• [SHORT TASK] Copy out all of the material exactly.
[start]
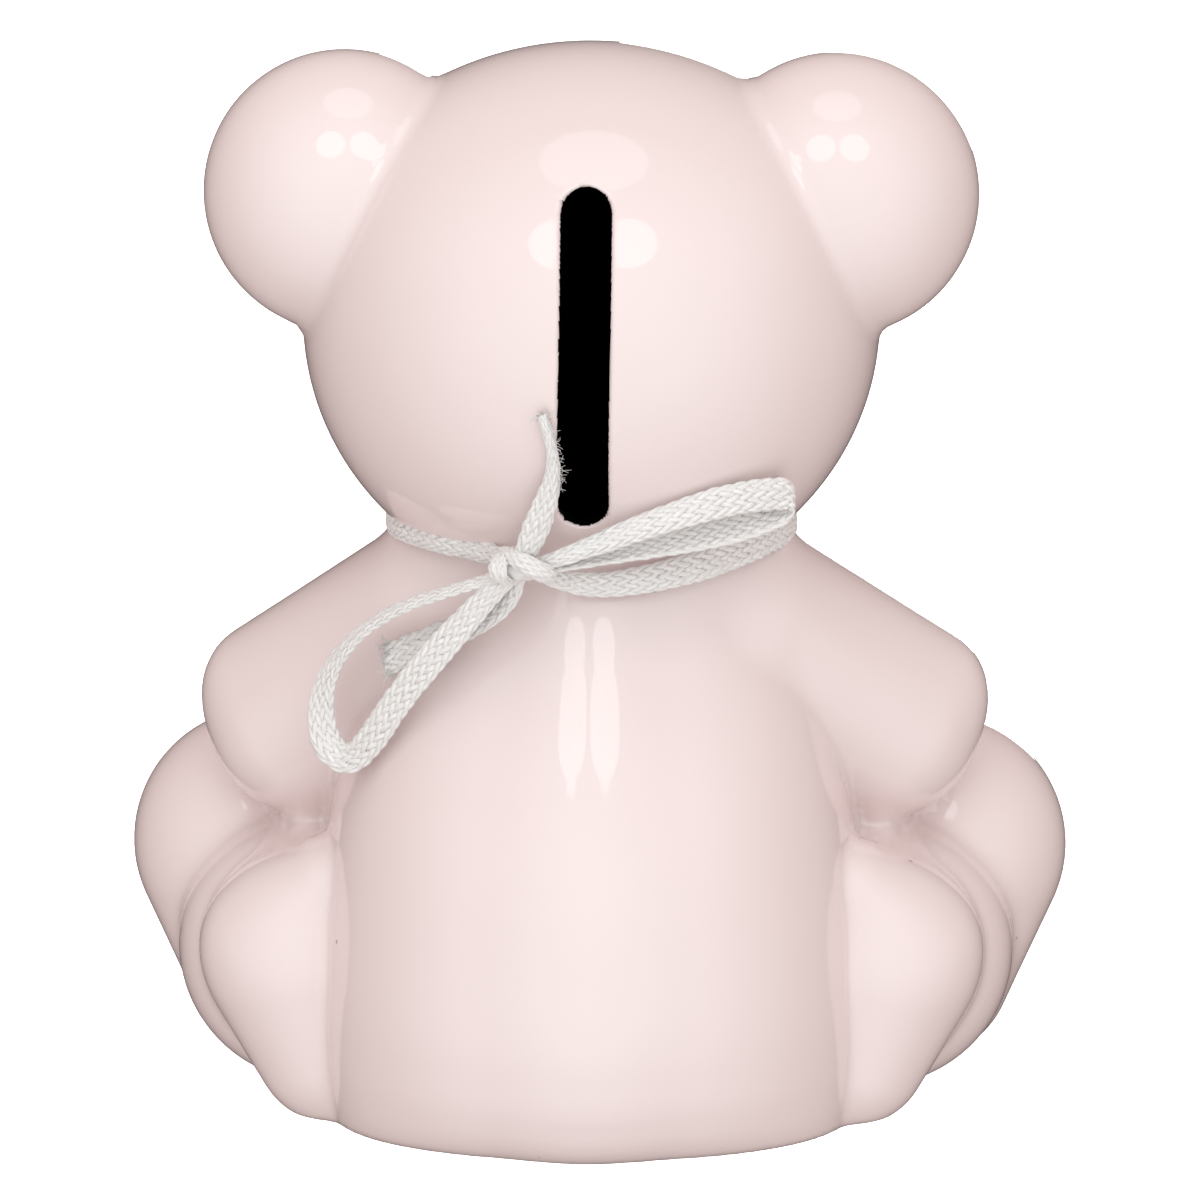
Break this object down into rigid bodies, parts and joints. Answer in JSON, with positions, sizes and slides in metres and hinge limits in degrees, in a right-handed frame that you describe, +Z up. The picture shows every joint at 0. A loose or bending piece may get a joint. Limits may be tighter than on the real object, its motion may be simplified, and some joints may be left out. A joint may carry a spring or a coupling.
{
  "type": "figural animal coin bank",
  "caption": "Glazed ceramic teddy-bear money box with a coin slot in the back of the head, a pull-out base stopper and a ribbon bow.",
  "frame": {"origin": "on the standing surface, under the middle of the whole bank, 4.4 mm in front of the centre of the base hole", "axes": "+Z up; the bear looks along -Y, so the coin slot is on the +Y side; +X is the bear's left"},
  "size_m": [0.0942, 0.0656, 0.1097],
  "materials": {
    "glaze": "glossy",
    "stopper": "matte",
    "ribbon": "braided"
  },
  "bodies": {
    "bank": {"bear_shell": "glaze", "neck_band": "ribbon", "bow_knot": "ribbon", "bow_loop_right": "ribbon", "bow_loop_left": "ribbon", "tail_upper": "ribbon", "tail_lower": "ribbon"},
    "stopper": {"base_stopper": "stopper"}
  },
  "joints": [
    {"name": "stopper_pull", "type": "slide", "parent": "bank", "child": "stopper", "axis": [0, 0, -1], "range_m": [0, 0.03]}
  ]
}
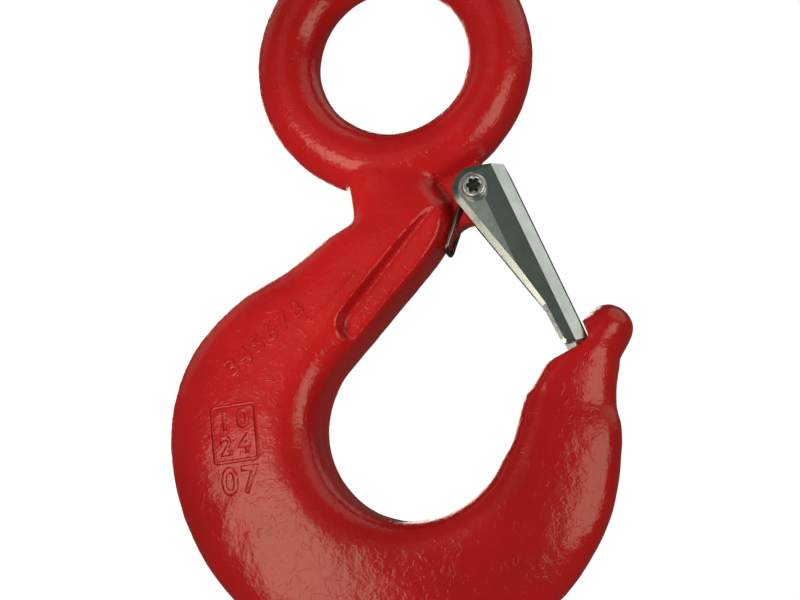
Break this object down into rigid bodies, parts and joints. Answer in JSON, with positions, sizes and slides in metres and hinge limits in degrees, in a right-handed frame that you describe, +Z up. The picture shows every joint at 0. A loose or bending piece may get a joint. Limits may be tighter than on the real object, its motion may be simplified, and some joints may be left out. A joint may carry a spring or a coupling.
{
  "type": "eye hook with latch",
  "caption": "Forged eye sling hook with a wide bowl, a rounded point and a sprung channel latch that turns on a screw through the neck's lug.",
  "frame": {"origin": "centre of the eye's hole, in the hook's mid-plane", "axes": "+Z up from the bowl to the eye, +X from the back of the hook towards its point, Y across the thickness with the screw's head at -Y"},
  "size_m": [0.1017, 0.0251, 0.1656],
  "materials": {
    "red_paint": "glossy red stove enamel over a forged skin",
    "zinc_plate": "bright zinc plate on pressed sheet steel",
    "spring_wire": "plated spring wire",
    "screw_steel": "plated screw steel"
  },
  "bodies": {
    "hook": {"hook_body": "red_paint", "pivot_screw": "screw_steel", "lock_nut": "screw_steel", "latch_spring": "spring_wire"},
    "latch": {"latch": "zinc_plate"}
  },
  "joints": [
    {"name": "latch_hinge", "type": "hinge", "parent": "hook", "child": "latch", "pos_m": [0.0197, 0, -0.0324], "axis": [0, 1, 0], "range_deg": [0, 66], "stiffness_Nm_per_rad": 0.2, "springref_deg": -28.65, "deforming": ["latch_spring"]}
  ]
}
[end]
• [WRITTEN REPLY]
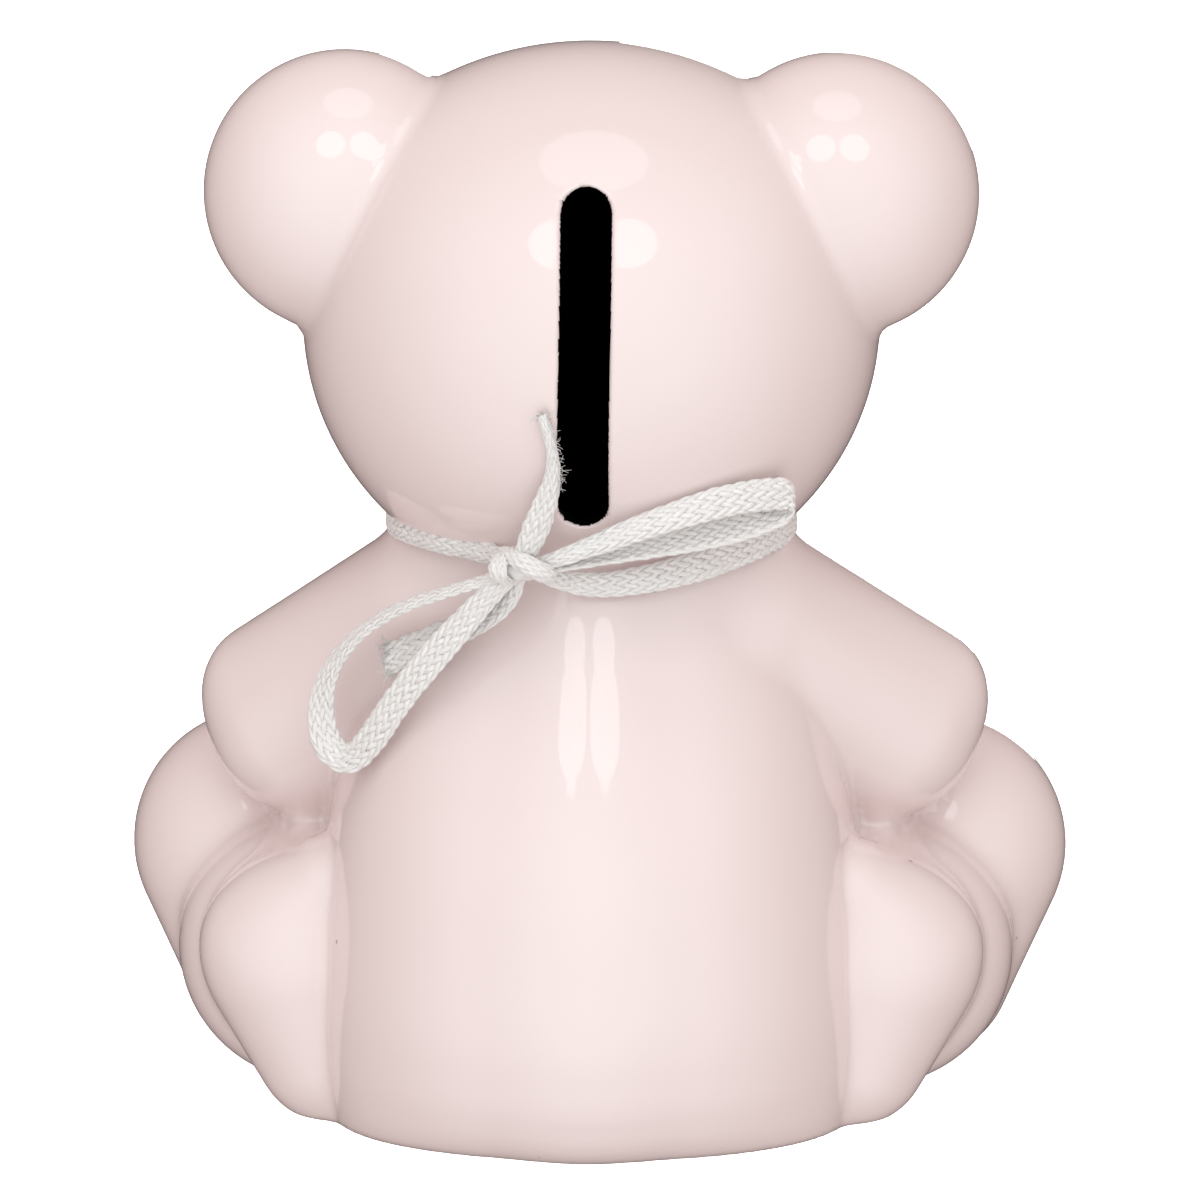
Break this object down into rigid bodies, parts and joints. Answer in JSON, with positions, sizes and slides in metres and hinge limits in degrees, in a right-handed frame that you describe, +Z up. The picture shows every joint at 0. A loose or bending piece may get a joint. Limits may be tighter than on the real object, its motion may be simplified, and some joints may be left out. A joint may carry a spring or a coupling.
{
  "type": "figural animal coin bank",
  "caption": "Glazed ceramic teddy-bear money box with a coin slot in the back of the head, a pull-out base stopper and a ribbon bow.",
  "frame": {"origin": "on the standing surface, under the middle of the whole bank, 4.4 mm in front of the centre of the base hole", "axes": "+Z up; the bear looks along -Y, so the coin slot is on the +Y side; +X is the bear's left"},
  "size_m": [0.0942, 0.0656, 0.1097],
  "materials": {
    "glaze": "glossy",
    "stopper": "matte",
    "ribbon": "braided"
  },
  "bodies": {
    "bank": {"bear_shell": "glaze", "neck_band": "ribbon", "bow_knot": "ribbon", "bow_loop_right": "ribbon", "bow_loop_left": "ribbon", "tail_upper": "ribbon", "tail_lower": "ribbon"},
    "stopper": {"base_stopper": "stopper"}
  },
  "joints": [
    {"name": "stopper_pull", "type": "slide", "parent": "bank", "child": "stopper", "axis": [0, 0, -1], "range_m": [0, 0.03]}
  ]
}
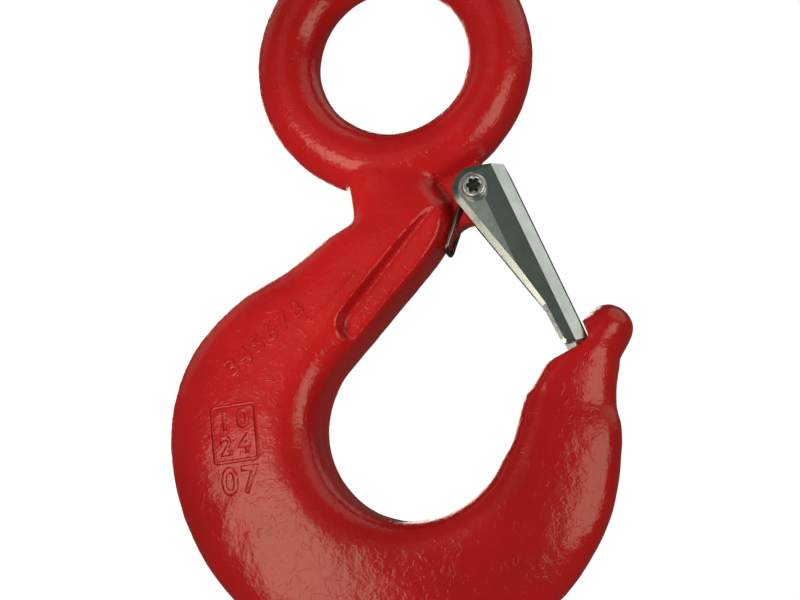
Break this object down into rigid bodies, parts and joints. Answer in JSON, with positions, sizes and slides in metres and hinge limits in degrees, in a right-handed frame that you describe, +Z up. The picture shows every joint at 0. A loose or bending piece may get a joint. Limits may be tighter than on the real object, its motion may be simplified, and some joints may be left out. A joint may carry a spring or a coupling.
{
  "type": "eye hook with latch",
  "caption": "Forged eye sling hook with a wide bowl, a rounded point and a sprung channel latch that turns on a screw through the neck's lug.",
  "frame": {"origin": "centre of the eye's hole, in the hook's mid-plane", "axes": "+Z up from the bowl to the eye, +X from the back of the hook towards its point, Y across the thickness with the screw's head at -Y"},
  "size_m": [0.1017, 0.0251, 0.1656],
  "materials": {
    "red_paint": "glossy red stove enamel over a forged skin",
    "zinc_plate": "bright zinc plate on pressed sheet steel",
    "spring_wire": "plated spring wire",
    "screw_steel": "plated screw steel"
  },
  "bodies": {
    "hook": {"hook_body": "red_paint", "pivot_screw": "screw_steel", "lock_nut": "screw_steel", "latch_spring": "spring_wire"},
    "latch": {"latch": "zinc_plate"}
  },
  "joints": [
    {"name": "latch_hinge", "type": "hinge", "parent": "hook", "child": "latch", "pos_m": [0.0197, 0, -0.0324], "axis": [0, 1, 0], "range_deg": [0, 66], "stiffness_Nm_per_rad": 0.2, "springref_deg": -28.65, "deforming": ["latch_spring"]}
  ]
}